Opinión

Roald Dahl y las sucias manos

La editorial que lo publica y la empresa que tiene los derechos del escritor Roald Dahl en el Reino Unido han decidido realizar cambios lingüísticos, más o menos sustanciales o de bulto, en sus obras infantiles y juveniles, para adecuarlas a lo políticamente correcto de esta hipócrita época neovictoriana. Un ejercicio de censura, se ha dicho, absolutamente inaceptable. Se han alzado voces desde todos los ángulos de opinión y a través de los acristalados colores más variopintos. La difusión de Dahl es tan universal que el disparate corrector ha dado la vuelta al mundo a la velocidad de la luz. La cuestión no es baladí aunque a mí me parezca un agravio comparativo con lo que viene aconteciendo en silencio e, incluso, con aplausos con otras obras, en otras culturas y lenguas por las que navega la literatura infantojuvenil.
Debo confesar que este escritor británico, fallecido en 1990, no goza de mis simpatías por maniqueo, clasista, racista y emisor de un olor a tendencias totalitarias fácilmente captable en obras tan famosas como “Charlie y la fábrica de chocolate”, “Las brujas”, “Matilda” o “El superzorro”, por nombrar algunas, que jamás recomendaré en ningún ámbito infantil o juvenil.
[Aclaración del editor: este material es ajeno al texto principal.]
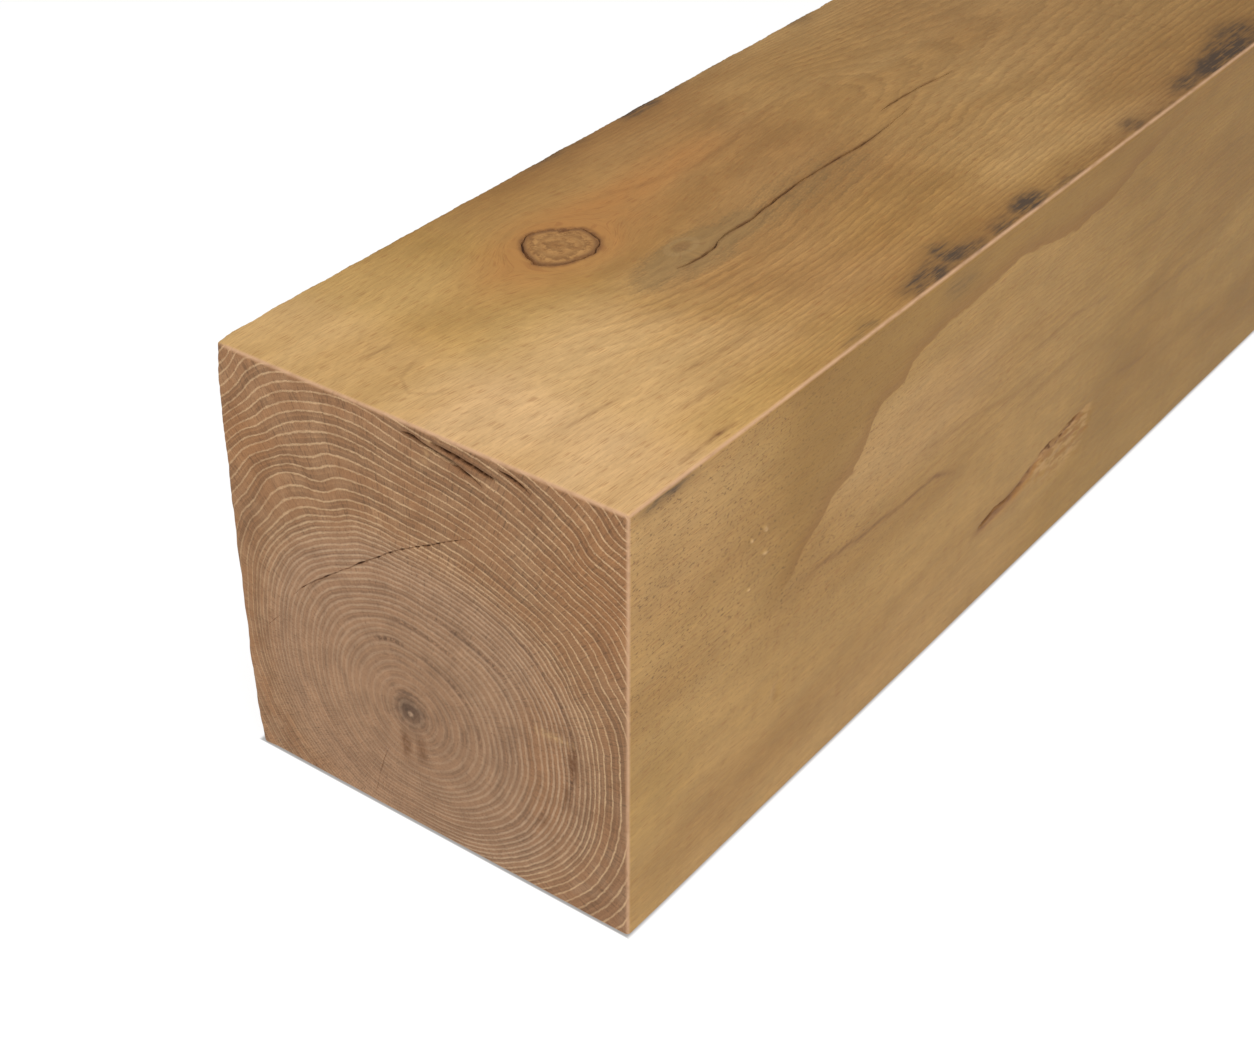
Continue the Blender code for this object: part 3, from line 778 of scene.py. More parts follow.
def sawn_inset(points, size):
    """How far the rough face at -X draws in, at the along and z of each point."""
    along, z = points[:, 1], points[:, 2]
    place = flat(along, z)
    inset = SAWN_BOW * (2 * z / SECTION - 1)**4
    for depth, length, height in SAWN_WAVES:
        inset += depth * (0.5 + waves(place / (length, height, 1), 1.0, length))
    pitch, lean = SAW_MARK[1:]
    phase = (along + lean * z + 2.5 * waves(place, 55, 12)) / pitch
    strength = 0.55 + 0.45 * waves(place * (1, 0.25, 1), 9, 17)
    near_seen = fade(np.minimum(along, SECTION - z), 10, 22) * fade(along, SEEN, SEEN + 40)
    inset += SAW_MARK[0] * strength * (1 + np.sin(2 * math.pi * phase)) * near_seen
    inset += RING_TEAR * fade(ring_line_gap(size), 0.1, 1.1) * (0.6 + waves(place, 7, 23))
    draw_in, reach = FRONT_CORNER
    inset += draw_in * np.exp(-along / reach) * (2 * z / SECTION - 1)**4
    return np.clip(inset, 0.05, 3.2) * fade(points[:, 0] + HALF_WIDTH, 0, SAWN_REACH)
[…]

Es más, siempre me he preguntado cuáles han debido de ser los mecanismos del éxito y difusión de historias tan reaccionarias para ser llevadas al cine y acabar convirtiéndose en producto de culto en muchos ambientes escolares. Desconozco los motivos y las manos capaces de consagrar y difundir semejantes ideas de un modo tan eficaz con la excusa de la hipérbole creativa. Así ahora, al meditar sobre la reacción de sus editores y explotadores de derechos, dispuestos a revisar el lenguaje, que no el contenido, para mantener el flujo económico, lo entiendo como un paso ventajista, tratando de evitar una posible quema de tan lamentable producto literario. Esto es, ocultar que venden basura. Y sucede en un momento de revisiones donde quienes defienden el lenguaje inclusivo, por ejemplo, pudieran poner en solfa la obra de Dahl. Y no digamos si el juicio viniera de ámbitos progresistas o feministas. Naturalmente si estas condenas fueran de elemental censura serían tan reprobables como los mismos retoques oportunistas ejecutados por la editorial Puffin Books y los herederos del escritor.
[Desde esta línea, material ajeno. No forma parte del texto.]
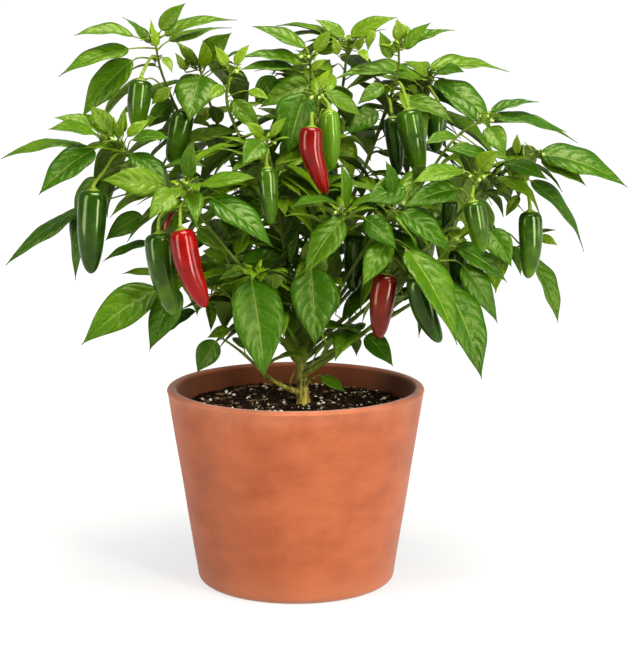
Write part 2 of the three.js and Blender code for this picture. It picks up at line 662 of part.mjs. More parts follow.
function leafSolid(leaf) {
  const stalk = [leaf.root];
  const span = leaf.root.distanceTo(leaf.base);
  if (span > LONG_STALK) {
    const bend = toward(leaf.root, leaf.base, 0.5);
    bend.z += STALK_BEND * span;
    stalk.push(bend);
  }
  const stalkWay = leaf.base.clone().sub(stalk[stalk.length - 1]).normalize();
  const bladeWay = middle(leaf, OUTLINE[1][0]).sub(leaf.base).normalize();
  const mitre = stalkWay.clone().add(bladeWay).normalize();
  const over = across(leaf.face, mitre).normalize();
  const rolled = across(over, stalkWay).normalize();
  const rings = stalk.map((p) => stalkRing(p, stalkWay.clone().cross(rolled), rolled));
  rings.push(stalkRing(leaf.base, mitre.clone().cross(over), over));
  for (const [s] of OUTLINE.slice(1, -1)) {
    const ahead = middle(leaf, s + 0.02).sub(middle(leaf, s - 0.02)).normalize();
    const below = across(leaf.face, ahead).normalize().multiplyScalar(-RIB_DEPTH);
    rings.push([onBlade(leaf, s, -1), onBlade(leaf, s, 1), middle(leaf, s).add(below)]);
  }
  rings.push([leaf.tip.clone()]);
  return skin(rings);
}

// A fruit's stalk with its calyx, whose flat face looks at the fruit.
function stalkSolid({ root, from, points }) {
  const axis = points[1].clone().sub(points[0]).normalize();
  const collar = [-5, -1.8, 0].map((d) => points[0].clone().addScaledVector(axis, d));
  const path = [root, toward(root, from, 0.55).add(new THREE.Vector3(0, 0, 4)), from, ...collar];
  const radii = [1.3, 1.4, 1.6, 2.3, 0.88 * CALYX_RADIUS, CALYX_RADIUS];
  return skin(sweep(path, radii, STALK_SIDES));
}

// A fruit: shoulders, a full body and a blunt tip, round its bent axis.
const FRUIT_PROFILE = [[0, 0.5], [0.035, 0.78], [0.16, 0.98], [0.42, 1], [0.7, 0.8], [0.92, 0.36]];

function fruitSolid({ points, width }) {
  const line = drawn(points, 0, points.length - 1, 16);
  const axis = points[1].clone().sub(points[0]).normalize();
  const path = FRUIT_PROFILE.map(([s]) => line[Math.round(s * (line.length - 1))].clone());
  path[0] = points[0].clone().addScaledVector(axis, SEAT_GAP);
  path[1] = points[0].clone().addScaledVector(axis, SHOULDER_DEPTH);
  const radii = FRUIT_PROFILE.map(([, share]) => (share * width) / 2);
  const rings = sweep(path, radii, FRUIT_SIDES);
  rings[0] = squared(rings[0], path[0], axis, radii[0]);
  rings.push([line[line.length - 1].clone()]);
  return skin(rings);
}

// The pot: a tapered wall with a rounded lip, a rounded foot and three drain holes.
function wallRadius(z) {
  return POT_BASE_RADIUS + ((POT_TOP_RADIUS - POT_BASE_RADIUS) * z) / POT_HEIGHT;
}

function potSolid() {
  const profile = [[0, 0], [POT_BASE_RADIUS - POT_CORNER, 0]];
  for (const a of [40, 85]) {
    const r = (a * Math.PI) / 180;
    const centre = wallRadius(POT_CORNER) - POT_CORNER;
    profile.push([centre + POT_CORNER * Math.sin(r), POT_CORNER * (1 - Math.cos(r))]);
  }
  const lipZ = POT_HEIGHT - LIP_ROUND;
  profile.push([wallRadius(lipZ), lipZ]);
  profile.push([wallRadius(POT_HEIGHT) - 1.4, POT_HEIGHT - 1.2]);
  profile.push([wallRadius(POT_HEIGHT) - LIP_ROUND, POT_HEIGHT]);
  profile.push([wallRadius(POT_HEIGHT) - POT_WALL + 2.4, POT_HEIGHT]);
  profile.push([wallRadius(lipZ) - POT_WALL, lipZ]);
  profile.push([wallRadius(POT_FLOOR) - POT_WALL, POT_FLOOR]);
  profile.push([0, POT_FLOOR]);
  const lathe = new THREE.LatheGeometry(profile.map(([r, z]) => new THREE.Vector2(r, z)), POT_SIDES);
  lathe.rotateX(Math.PI / 2);
  let pot = fromGeometry(lathe);
  for (let i = 0; i < DRAIN_COUNT; i++) {
    const a = Math.PI / 2 + (2 * Math.PI * i) / DRAIN_COUNT;
    const drill = new THREE.CylinderGeometry(DRAIN_RADIUS, DRAIN_RADIUS, 4 * POT_FLOOR, DRAIN_SIDES);
    drill.rotateX(Math.PI / 2);
    drill.translate(DRAIN_AT * Math.cos(a), DRAIN_AT * Math.sin(a), 0);
    pot = pot.subtract(fromGeometry(drill));
  }
  return pot;
}

// The soil fills the pot to below its lip. It is rough on top, with a plain hole for the
// trunk, whose sides line up with the trunk's.
function soilSolid() {
  const rings = [];
  const flat = (r, z, wobble) => {
    const ring = [];
    for (let k = 0; k < POT_SIDES; k++) {
      const a = (2 * Math.PI * k) / POT_SIDES;
      ring.push(new THREE.Vector3(r * Math.cos(a), r * Math.sin(a), z + wobble * (chance() - 0.5)));
    }
    return ring;
  };
  const inner = (z) => wallRadius(z) - POT_WALL - 1.4 * SEAT_GAP;
  rings.push(flat(inner(POT_FLOOR), POT_FLOOR + SEAT_GAP, 0));
  rings.push(flat(inner(SOIL_TOP), SOIL_TOP - SOIL_MOUND, SOIL_ROUGH));
  rings.push(flat(inner(SOIL_TOP) * 0.62, SOIL_TOP, SOIL_ROUGH));
  rings.push(flat(TRUNK_RADIUS * 2, SOIL_TOP + SOIL_MOUND, 0));
  rings.push([new THREE.Vector3(0, 0, SOIL_TOP + SOIL_MOUND)]);
  const hole = TRUNK_RADIUS + SEAT_GAP / Math.cos(Math.PI / TRUNK_SIDES);
  const drill = new THREE.CylinderGeometry(hole, hole, TRUNK_DEPTH * 2, TRUNK_SIDES);
  drill.rotateX(Math.PI / 2);
  drill.translate(TRUNK_FOOT_X, 0, SOIL_TOP);
  return skin(rings).subtract(fromGeometry(drill));
}

// The trunk stands straight in its hole, then leans to where the limbs part.
const trunkLine = [
  new THREE.Vector3(TRUNK_FOOT_X, 0, SOIL_TOP - TRUNK_DEPTH + SEAT_GAP),
  new THREE.Vector3(TRUNK_FOOT_X, 0, SOIL_TOP + 2 * SOIL_MOUND),
  new THREE.Vector3(6.5, 0, SOIL_TOP + 16),
  new THREE.Vector3(5, 0, 222),
  new THREE.Vector3(4, 0, 258),
];

// The greatest of the bodies of a solid: slivers that a join leaves are dropped.
function largest(solid) {
  return solid.decompose().sort((a, b) => b.volume() - a.volume())[0];
}

// The trunk with the woody limbs, and a stub for the young shoot low on it.
const TRUNK_RADII = [TRUNK_RADIUS, TRUNK_RADIUS, 6.6, 6, 4.6];
const STUB_START = new THREE.Vector3(7, 0, 196);

function trunkSolid() {
  const parts = [skin(sweep(trunkLine, TRUNK_RADII, TRUNK_SIDES))];
  for (const { limb } of Object.values(stems)) {
    if (!limb.length) continue;
    const path = limb.map((p) => p.clone());
    const end = path.length - 1;
    const radii = path.map((p, i) => LIMB_RADIUS + ((STEM_RADIUS - LIMB_RADIUS) * i) / end);
    const along = path[end].clone().sub(path[end - 1]).normalize();
    path[end].addScaledVector(along, -SEAT_GAP / 2);
    parts.push(skin(sweep(path, radii, STEM_SIDES)));
  }
  const stub = [STUB_START.clone(), stems.low_shoot.points[0].clone()];
  const way = stub[1].clone().sub(stub[0]).normalize();
  stub[1].addScaledVector(way, -SEAT_GAP);
  parts.push(skin(sweep(stub, [1.15 * SHOOT_RADIUS, 1.05 * SHOOT_RADIUS], STEM_SIDES)));
  return largest(wasm.Manifold.union(parts).simplify(MERGE_BELOW));
}

// A green stem with its leaves and the stalks of its fruits. Its foot is square to the
// end of its limb, a small gap further on.
function stemSolid(name) {
  const { green, limb, wood } = stems[name];
  const path = green.map((p) => p.clone());
  const last = path.length - 1;
  const before = limb.length ? limb[limb.length - 2] : STUB_START;
  const along = path[0].clone().sub(before).normalize();
  path[0].addScaledVector(along, SEAT_GAP / 2 + 0.1);
  const thick = wood ? STEM_RADIUS : SHOOT_RADIUS;
  const radii = path.map((p, i) => thick + ((STEM_TIP_RADIUS - thick) * i) / last);
  const rings = sweep(path, radii, STEM_SIDES);
  rings[0] = squared(rings[0], path[0], along, thick);
  const parts = [skin(rings)];
  for (const leaf of leaves) if (leaf.stem === name) parts.push(leafSolid(leaf));
  for (const fruit of fruits) if (fruit.stem === name) parts.push(stalkSolid(fruit));
  return wasm.Manifold.union(parts).simplify(MERGE_BELOW);
}

function meshOf(name, solid, colour, roughness) {
  const made = solid.getMesh();
  const geometry = new THREE.BufferGeometry();
  geometry.setAttribute("position", new THREE.BufferAttribute(new Float32Array(made.vertProperties), 3));
  geometry.setIndex(new THREE.BufferAttribute(new Uint32Array(made.triVerts), 1));
  geometry.computeVertexNormals();
  const material = new THREE.MeshStandardMaterial({ color: colour, roughness, metalness: 0 });
  const mesh = new THREE.Mesh(geometry, material);
  mesh.name = name;
  return mesh;
}

const plant = new THREE.Group();
plant.name = "chilli_plant";
plant.add(meshOf("pot", potSolid(), 0xc86e4b, 0.85));
plant.add(meshOf("soil", soilSolid(), 0x241a12, 0.95));
plant.add(meshOf("trunk", trunkSolid(), 0x96904f, 0.75));
for (const name of Object.keys(stems)) {
  plant.add(meshOf("leafy_" + name, stemSolid(name), 0x4f8a22, 0.5));
}
for (const fruit of fruits) {
  plant.add(meshOf(fruit.name, fruitSolid(fruit), FRUIT_COLOURS[fruit.colour], 0.25));
}

export default plant;
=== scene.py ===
# %% [markdown]
# # A potted chilli pepper plant
# The real object is a bushy chilli plant, hung with long blunt green and red fruits, in a
# plain terracotta pot of dark potting soil. It has been modelled already as plain solids:
# each leaf a few flat faces, each fruit a seven-sided bag, the pot a turned wall. Here
# those solids are the frame, and every one of them is replaced by a finer piece of the
# same form in the same place. Lengths are millimetres while we plan the plant, and metres
# once a mesh is made.

# %% Load the frame
import math

import bmesh
import bpy
import numpy as np
from mathutils import Matrix, Vector, noise


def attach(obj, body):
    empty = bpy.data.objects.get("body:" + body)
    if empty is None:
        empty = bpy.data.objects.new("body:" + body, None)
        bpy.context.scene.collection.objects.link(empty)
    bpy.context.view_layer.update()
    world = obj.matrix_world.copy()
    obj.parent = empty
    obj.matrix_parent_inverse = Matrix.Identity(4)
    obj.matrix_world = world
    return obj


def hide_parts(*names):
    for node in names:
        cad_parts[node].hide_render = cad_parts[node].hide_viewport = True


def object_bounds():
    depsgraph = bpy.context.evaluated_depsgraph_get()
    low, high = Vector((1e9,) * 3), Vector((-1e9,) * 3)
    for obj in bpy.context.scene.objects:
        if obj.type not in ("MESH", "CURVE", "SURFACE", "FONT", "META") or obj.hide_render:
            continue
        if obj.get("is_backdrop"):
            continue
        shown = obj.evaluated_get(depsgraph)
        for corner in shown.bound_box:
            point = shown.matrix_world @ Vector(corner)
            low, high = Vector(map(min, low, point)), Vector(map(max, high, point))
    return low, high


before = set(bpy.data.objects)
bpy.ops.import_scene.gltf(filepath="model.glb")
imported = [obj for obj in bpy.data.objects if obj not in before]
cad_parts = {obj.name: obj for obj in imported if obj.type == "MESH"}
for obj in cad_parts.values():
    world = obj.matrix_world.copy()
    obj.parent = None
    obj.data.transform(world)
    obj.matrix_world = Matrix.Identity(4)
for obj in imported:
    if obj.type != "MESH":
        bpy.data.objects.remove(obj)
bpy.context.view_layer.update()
MM = 0.001
print("nodes in the frame:", len(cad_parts))

# %% [markdown]
# ## The camera, the floor and the light
# The photograph looks slightly down on the plant from nearly two metres, with a long
# lens, so the camera stands there. The set is the plain one of a product picture: a pale
# floor that runs into a white world, a tall narrow lamp right of the camera, a weaker one
# on its left, a weak one far to the right and a wide one overhead. The tall lamps reach
# down to the floor, because a glossy fruit shows each lamp as a streak of the same shape.

# %% Camera
CAMERA_PLACE = (0, -1.9, 0.584)
LOOKS_DOWN, TURNS_RIGHT = 0.1723, 0.0103  # radians
LENS, SENSOR, SIGHT = 106.6, 36, 500

camera = bpy.data.objects.new("camera", bpy.data.cameras.new("camera"))
camera.location = CAMERA_PLACE
camera.rotation_euler = (math.pi / 2 - LOOKS_DOWN, 0, -TURNS_RIGHT)
camera.data.lens = LENS
camera.data.sensor_width = SENSOR
camera.data.clip_end = SIGHT
bpy.context.scene.collection.objects.link(camera)
bpy.context.scene.camera = camera
bpy.context.scene.view_settings.view_transform = "Standard"

# %% Lamps
WARM_WHITE = (1, 0.97, 0.90)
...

Me explico. Aun considerando despreciable buena parte de la creatividad infantojuvenil de Roald Dahl estoy en contra de su modificación por cuestiones de coyuntura histórica. Las obras modernas deben conservarse tal cual han sido escritas, manteniendo las intenciones y espíritu del autor y si, pasado el tiempo, necesitan explicación ahí está inventado el uso de las notas a pie de página. Porque los “gordos” pasen a ser “enormes”, los “negros” a ser “gentes” o las brujas altas ejecutivas, lo penoso de los argumentos continuará vigente. En definitiva, los autores somos responsables eternos de nuestras criaturas y de sus comportamientos en la ficción. Deben de ser respetados y sometidos al veredicto de la historia, al aplauso o al olvido de la gente lectora.
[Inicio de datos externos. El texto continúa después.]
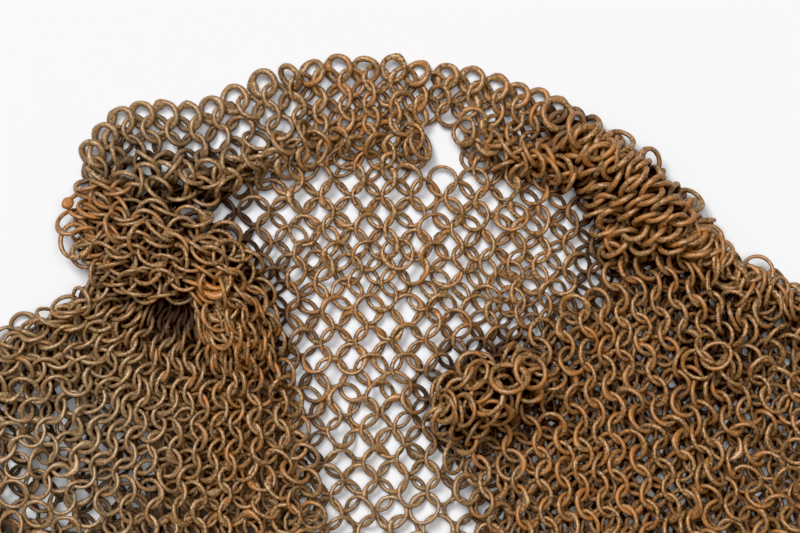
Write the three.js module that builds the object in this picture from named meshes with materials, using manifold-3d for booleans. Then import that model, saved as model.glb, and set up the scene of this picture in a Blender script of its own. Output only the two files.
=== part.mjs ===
// A mail hauberk of riveted iron rings, laid out flat on its back on a level surface.
// Units are millimetres. +X runs towards the garment's right sleeve as it is seen from above,
// +Y from the hem to the collar, and +Z up. The finished group stands with its origin under
// the middle of the garment's box, on the surface that it lies on.
//
// The cloth is one layer of linked rings, four through each, so each piece is a wall of the
// thickness that such a layer has when it lies down. The back lies on the surface, the front
// lies on the back, and the collar has fallen open: its middle lies beyond the back neck, and
// its two front ends are rolled over the shoulders.

import * as THREE from "three";
import Module from "manifold-3d";
import { mergeVertices } from "three/addons/utils/BufferGeometryUtils.js";

const wasm = await Module();
wasm.setup();

// ---------------------------------------------------------------- driving dimensions

const layer = 5.0; // one layer of 11 mm rings of 1.35 mm wire, lying flat
const layerGap = 0.4; // between two layers that lie on each other
const seamGap = 0.3; // between two pieces that are linked edge to edge
const halfChest = 250; // armhole seam to the centre line
const hemLine = -690; // the hem, from the level of the neck point
const armholeTop = -76; // where the armhole seam meets the shoulder
const underarm = -252; // where the armhole seam meets the side seam
const cuffReach = 442; // cuff to the centre line
const sleeveHollow = 1.0; // what stays open inside a sleeve that lies flat
const rollEdge = 1.5; // how thick a rolled end of the collar is at its two sides
const collarEdge = 6.0; // how thick the fallen collar is at its outer edge
const thinnest = 2.0; // where the collar laps the back's neck edge

const backTop = layer;
const frontUnder = backTop + layerGap;
const frontTop = frontUnder + layer;

// The upper edge of both body panels, a row for each point out from the centre line.
// left and right are the heights of the edge on the two sides, and grid is the share of the
// panel's columns that lies between the centre line and this point.
const neckAndShoulder = [
  { out: 0, left: 29, right: 29, grid: 0 },
  { out: 30, left: 28, right: 30, grid: 0.15 },
  { out: 60, left: 24, right: 27, grid: 0.3 },
  { out: 86, left: 10, right: 16, grid: 0.44 },
  { out: 104, left: -10, right: 1, grid: 0.55 },
  { out: 128, left: -24, right: -12, grid: 0.66 },
  { out: 180, left: -50, right: -44, grid: 0.8 },
  { out: halfChest, left: armholeTop, right: armholeTop, grid: 1 },
];

// Half the body's width at each height, from the hem to the armhole.
const sideSeam = [
  { y: hemLine, half: 286 },
  { y: -600, half: 279 },
  { y: -480, half: 258 },
  { y: -380, half: 247 },
  { y: underarm, half: halfChest },
  { y: 40, half: halfChest },
];

// The two edges of the front's neck opening and of the slit under it, from the top down.
const neckSlit = [
  { y: 60, left: -62, right: 66 },
  { y: 24, left: -60, right: 64 },
  { y: 0, left: -47, right: 63 },
  { y: -14, left: -44, right: 47 },
  { y: -30, left: -38, right: 24 },
  { y: -44, left: -32, right: 12 },
  { y: -62, left: -26, right: 20 },
  { y: -85, left: -22, right: 22 },
  { y: -130, left: -13, right: 13 },
  { y: -168, left: -3, right: 3 },
];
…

Toda modificación de una obra literaria es indeseable y despreciable. En este sentido, desde hace muchos años vengo criticando la manía de algunas editoriales por publicar libros del estilo, La Biblia para niños, El Quijote para niños, El Lazarillo para niños… Una práctica tan nefasta o peor que lo acontecido con Roald Dahl y ante la que muy pocos hemos levantado la voz. Como dirían mis amigos de Rompente: saquen sus sucias manos de la literatura infantojuvenil. Por favor.